Team Leader for Underwriting at Tiuta plc, Ian Rennie, believes: “Simple things such as ensuring that all relevant sections of the application form are fully completed. For development deals on land with planning it is good to obtain any information or examples of the clients’ previous experience of property development.
“It is also useful to gather as much information relating to the development itself when the deal is presented to us including the relevant planning documents, plans/drawings for the development and a schedule of works/costings with timings.
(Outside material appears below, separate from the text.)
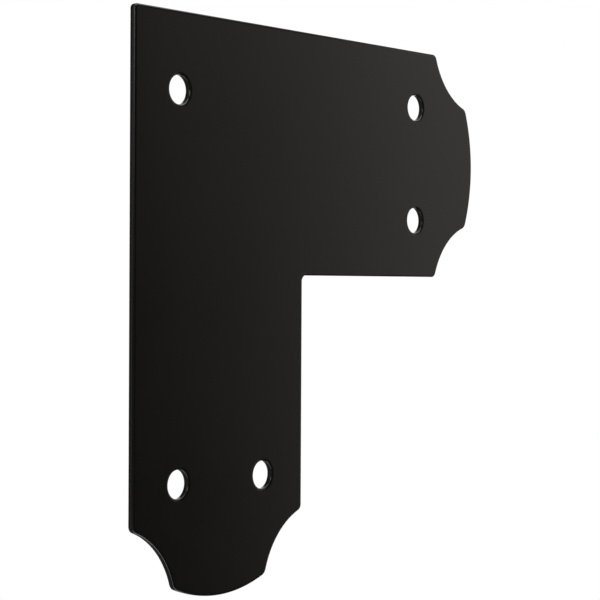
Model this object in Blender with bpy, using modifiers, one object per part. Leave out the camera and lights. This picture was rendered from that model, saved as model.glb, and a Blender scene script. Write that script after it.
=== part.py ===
"""L-strap bracket: one flat steel plate with two equal legs, scooped ends and five bolt holes.

Frame: metres, +Z up.  The plate stands against a timber frame: its back face lies in the plane
Y = 0 and its front face looks towards -Y.  The origin is the point of the back face where the
centre lines of the two legs cross.  One leg runs level to +X, the other hangs down to -Z.
The outline and the holes are drawn on a plan whose zero is the outer corner of the L.
"""

from math import asin, atan2, cos, pi, radians, sin, tan

import bmesh
import bpy
from mathutils import Vector

# Plate
LEG_WIDTH = 0.127               # 5 in across each leg
LEG_REACH = 0.28575             # 11 1/4 in, from the outer corner of the L to the crown of an end
PLATE_THICKNESS = 0.0032        # 1/8 in, with its coat

# Decorative end, the same on both legs
CROWN_RISE = 0.0067             # how far the middle of the end stands out beyond its two tips
SCOOP_ACROSS = 0.0291           # from the side of the leg in to the tip
SCOOP_ALONG = 0.0304            # from the end of the straight side out to the tip
SCOOP_DEPTH = 0.0054            # how far the scoop bows into the plate from its chord

# Bolt holes
HOLE_DIAMETER = 0.0143          # 9/16 in, for a 1/2 in bolt
PAIR_SETBACK = 0.05715          # 2 1/4 in, from the crown of an end back to its pair of holes
PAIR_PITCH = 0.0635             # 2 1/2 in between the two holes of a pair
CORNER_HOLE_X = 0.03175         # 1 1/4 in from the outer side of the hanging leg
CORNER_HOLE_Z = 0.0381          # 1 1/2 in from the outer side of the level leg

# Rounded corners of the outline and rolled edges of the plate
OUTER_CORNER_RADIUS = 0.0024    # 3/32 in at the outer corner of the L
INNER_CORNER_RADIUS = 0.0032    # 1/8 in at the inner corner of the L
SCOOP_CORNER_RADIUS = 0.0035    # where a straight side turns into its scoop
TIP_RADIUS = 0.0047             # 3/16 in where a scoop meets the crown
FRONT_EDGE_RADIUS = 0.0008
BACK_EDGE_RADIUS = 0.0005

# Fineness of the curves
ARC_STEP = 0.0045               # length of a facet along the scoops and crowns
CORNER_FACETS = 3
HOLE_FACETS = 40
EDGE_FACETS = 3

# Satin black powder coat
COAT_COLOUR = (0.0047, 0.0046, 0.0043, 1.0)
COAT_ROUGHNESS = 0.26

WELD = 0.00001


def clear_scene():
    """Remove the objects that are already in the scene."""
    for old in list(bpy.data.objects):
        bpy.data.objects.remove(old, do_unlink=True)


def side_points(start, end, bow):
    """Points from start up to end, which is left out, on the arc that bows out by bow.

    The plate lies to the right of the line from start to end, so a negative bow is a scoop.
    """
    if not bow:
        return [start]
    chord = end - start
    half = chord.length / 2
    radius = (half * half + bow * bow) / (2 * abs(bow))
    along = chord.normalized()
    out = Vector((-along.y, along.x)) * (1 if bow > 0 else -1)
    half_angle = asin(half / radius)
    centre = (start + end) / 2 - out * radius * cos(half_angle)
    facets = 2 * max(1, round(chord.length / ARC_STEP / 2))
    angles = [half_angle * (2 * i / facets - 1) for i in range(facets)]
    return [centre + radius * (along * sin(a) + out * cos(a)) for a in angles]


def rounded_corner(before, corner, after, radius):
    """Points of the arc of the given radius that touches both lines meeting at the corner."""
    back = (before - corner).normalized()
    ahead = (after - corner).normalized()
    half_turn = (pi - back.angle(ahead)) / 2
    centre = corner + (back + ahead).normalized() * radius / cos(half_turn)
    first = corner + back * radius * tan(half_turn) - centre
    last = corner + ahead * radius * tan(half_turn) - centre
    start = atan2(first.y, first.x)
    turn = (atan2(last.y, last.x) - start + pi) % (2 * pi) - pi
    angles = [start + turn * i / CORNER_FACETS for i in range(CORNER_FACETS + 1)]
    return [centre + radius * Vector((cos(a), sin(a))) for a in angles]


def leg_end(hanging):
    """The four corners of a leg's end, clockwise, each with its rounding and the bow after it."""
    tip = LEG_REACH - CROWN_RISE
    along = [tip - SCOOP_ALONG, tip, tip, tip - SCOOP_ALONG]
    across = [0, SCOOP_ACROSS, LEG_WIDTH - SCOOP_ACROSS, LEG_WIDTH]
    radius = [SCOOP_CORNER_RADIUS, TIP_RADIUS, TIP_RADIUS, SCOOP_CORNER_RADIUS]
    bow = [-SCOOP_DEPTH, CROWN_RISE, -SCOOP_DEPTH, 0]
    if hanging:
        points = [Vector((a, -r)) for a, r in zip(reversed(across), along)]
    else:
        points = [Vector((r, -a)) for a, r in zip(across, along)]
    return list(zip(points, radius, bow))


def outline_points():
    """The whole outline of the plate on its plan, clockwise from the outer corner."""
    outer = (Vector((0, 0)), OUTER_CORNER_RADIUS, 0)
    inner = (Vector((LEG_WIDTH, -LEG_WIDTH)), INNER_CORNER_RADIUS, 0)
    corners = [outer] + leg_end(hanging=False) + [inner] + leg_end(hanging=True)
    following = corners[1:] + corners[:1]
    sides = [side_points(here[0], there[0], here[2]) for here, there in zip(corners, following)]
    points = []
    for i, (corner, radius, _bow) in enumerate(corners):
        before = sides[i - 1][-1]
        after = (sides[i] + sides[(i + 1) % len(sides)])[1]
        points += rounded_corner(before, corner, after, radius)
        points += sides[i][1:]
    return points


def hole_centres():
    """Centres of the bolt holes on the plan: one at the corner, then a pair in each leg."""
    middle = LEG_WIDTH / 2
    reach = LEG_REACH - PAIR_SETBACK
    pair = [middle - PAIR_PITCH / 2, middle + PAIR_PITCH / 2]
    corner = [Vector((CORNER_HOLE_X, -CORNER_HOLE_Z))]
    level = [Vector((reach, -across)) for across in pair]
    hanging = [Vector((across, -reach)) for across in pair]
    return corner + level + hanging


def hole_points(centre):
    """A bolt hole's circle."""
    angles = [2 * pi * i / HOLE_FACETS for i in range(HOLE_FACETS)]
    return [centre + HOLE_DIAMETER / 2 * Vector((cos(a), sin(a))) for a in angles]


def flat_curve(name, loops, thickness):
    """A 2D curve filled between its loops of points and extruded to the given thickness."""
    curve = bpy.data.curves.new(name, "CURVE")
    curve.dimensions = "2D"
    curve.fill_mode = "BOTH"
    curve.extrude = thickness / 2
    for loop in loops:
        spline = curve.splines.new("POLY")
        spline.points.add(len(loop) - 1)
        for point, place in zip(spline.points, loop):
            point.co = (place.x, place.y, 0, 1)
        spline.use_cyclic_u = True
    return bpy.data.objects.new(name, curve)


def as_welded_mesh(blank, collection):
    """Replace a curve object by a closed mesh object with the same name and place."""
    name = blank.name
    blank.name = name + "_curve"
    collection.objects.link(blank)
    bpy.context.view_layer.update()
    evaluated = blank.evaluated_get(bpy.context.evaluated_depsgraph_get())
    mesh = bpy.data.meshes.new_from_object(evaluated)
    piece = bpy.data.objects.new(name, mesh)
    piece.matrix_world = blank.matrix_world.copy()
    bpy.data.objects.remove(blank, do_unlink=True)
    collection.objects.link(piece)
    shape = bmesh.new()
    shape.from_mesh(mesh)
    bmesh.ops.remove_doubles(shape, verts=shape.verts, dist=WELD)
    bmesh.ops.dissolve_limit(shape, angle_limit=radians(0.5), verts=shape.verts, edges=shape.edges)
    bmesh.ops.recalc_face_normals(shape, faces=shape.faces)
    shape.to_mesh(mesh)
    shape.free()
    return piece


def roll_edges(piece):
    """Round the edges all round both faces, the front ones more than the back ones."""
    mesh = piece.data
    shape = bmesh.new()
    shape.from_mesh(mesh)
    weight = shape.edges.layers.float.new("bevel_weight_edge")
    for edge in shape.edges:
        front = all(vert.co.z > 0 for vert in edge.verts)
        back = all(vert.co.z < 0 for vert in edge.verts)
        if edge.calc_face_angle() > radians(60) and (front or back):
            edge[weight] = 1 if front else BACK_EDGE_RADIUS / FRONT_EDGE_RADIUS
    shape.to_mesh(mesh)
    shape.free()
    bevel = piece.modifiers.new("rolled_edges", "BEVEL")
    bevel.limit_method = "WEIGHT"
    bevel.width = FRONT_EDGE_RADIUS
    bevel.segments = EDGE_FACETS
    bevel.use_clamp_overlap = False
    bevel.loop_slide = False


def coat_material():
    """Satin black powder coat."""
    material = bpy.data.materials.new("black_powder_coat")
    material.use_nodes = True
    shader = material.node_tree.nodes["Principled BSDF"]
    shader.inputs["Base Color"].default_value = COAT_COLOUR
    shader.inputs["Roughness"].default_value = COAT_ROUGHNESS
    shader.inputs["Metallic"].default_value = 0.0
    return material


def build():
    clear_scene()
    collection = bpy.data.collections.new("l_strap_bracket")
    bpy.context.scene.collection.children.link(collection)
    loops = [outline_points()] + [hole_points(centre) for centre in hole_centres()]
    blank = flat_curve("strap_plate", loops, PLATE_THICKNESS)
    blank.location = (-LEG_WIDTH / 2, -PLATE_THICKNESS / 2, LEG_WIDTH / 2)
    blank.rotation_euler = (pi / 2, 0, 0)
    plate = as_welded_mesh(blank, collection)
    roll_edges(plate)
    plate.data.materials.append(coat_material())
    plate.data.shade_smooth()
    plate.data.set_sharp_from_angle(angle=radians(35))


build()
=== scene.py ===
# %% [markdown]
# # An L-strap bracket in satin black powder coat
#
# The real object is one flat steel plate, 1/8 inch thick, cut to an L with two equal legs.  Each
# leg ends in two scoops and a low crown, and five round holes take the bolts that hold it to a
# post and a beam.  The plate is blanked in a press, so its front edge is rolled over, and then
# coated black.
#
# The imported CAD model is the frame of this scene: it fixes every size and place.  This script
# loads it, makes a finer plate in exactly the same place, gives that plate its coat and sets up a
# small studio.  All lengths are in metres, with +Z up and the front of the plate towards -Y.

# %% Load the frame and keep its box
import math

import bpy
import numpy as np
from mathutils import Euler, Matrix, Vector
from mathutils.geometry import delaunay_2d_cdt


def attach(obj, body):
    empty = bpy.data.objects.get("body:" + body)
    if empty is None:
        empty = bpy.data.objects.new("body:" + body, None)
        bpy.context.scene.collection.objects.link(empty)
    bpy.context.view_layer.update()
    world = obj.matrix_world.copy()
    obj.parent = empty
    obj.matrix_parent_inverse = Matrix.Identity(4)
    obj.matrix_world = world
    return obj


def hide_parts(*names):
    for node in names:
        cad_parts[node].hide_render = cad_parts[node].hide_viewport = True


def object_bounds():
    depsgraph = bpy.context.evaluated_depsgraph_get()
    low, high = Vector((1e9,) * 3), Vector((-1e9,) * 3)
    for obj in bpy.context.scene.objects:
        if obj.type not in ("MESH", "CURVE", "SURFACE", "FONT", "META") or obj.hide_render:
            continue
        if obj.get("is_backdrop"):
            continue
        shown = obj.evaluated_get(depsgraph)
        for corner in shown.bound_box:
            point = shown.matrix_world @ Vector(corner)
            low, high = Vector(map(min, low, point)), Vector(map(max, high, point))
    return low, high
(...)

It is important to consider the term of the loan for developments as well to ensure the client will realistically have enough time to complete the build and then arrange sales or the necessary refinance to be able to exit our loan without incurring additional default or extension fees.
“For new-build developments it is important to ensure the client is aware they will need to have the relevant build warranties in place as well. This is not an exhaustive list but some ideas for brokers to consider.”
James Bloom advised that what are important are the criteria and needs of the lender. “Find out exactly what type of deals they are looking for and on what basis so you know when you get a deal in exactly which lender you should package this to.
“Find out exactly what your lender requires, at Regentsmead we just need a name and number of a prospective borrower we do not need detailed packaging. Always have your eyes and ears open for a prospective deal and progress it as quickly as possible. Make sure you only give deals to lenders who are really lending – of which there are very few at present,” he said.
It is clear to see that having planning permission in place is vital in order to secure bridging finance on land. Whilst there are a few specialists out there who may accommodate on plots which haven’t received planning permission yet, this is dependent on the case involved. Many lenders we spoke to said that this area of the market was dominated by a few specialists and that they themselves are currently looking to develop and offer this product within their own organisations in the future.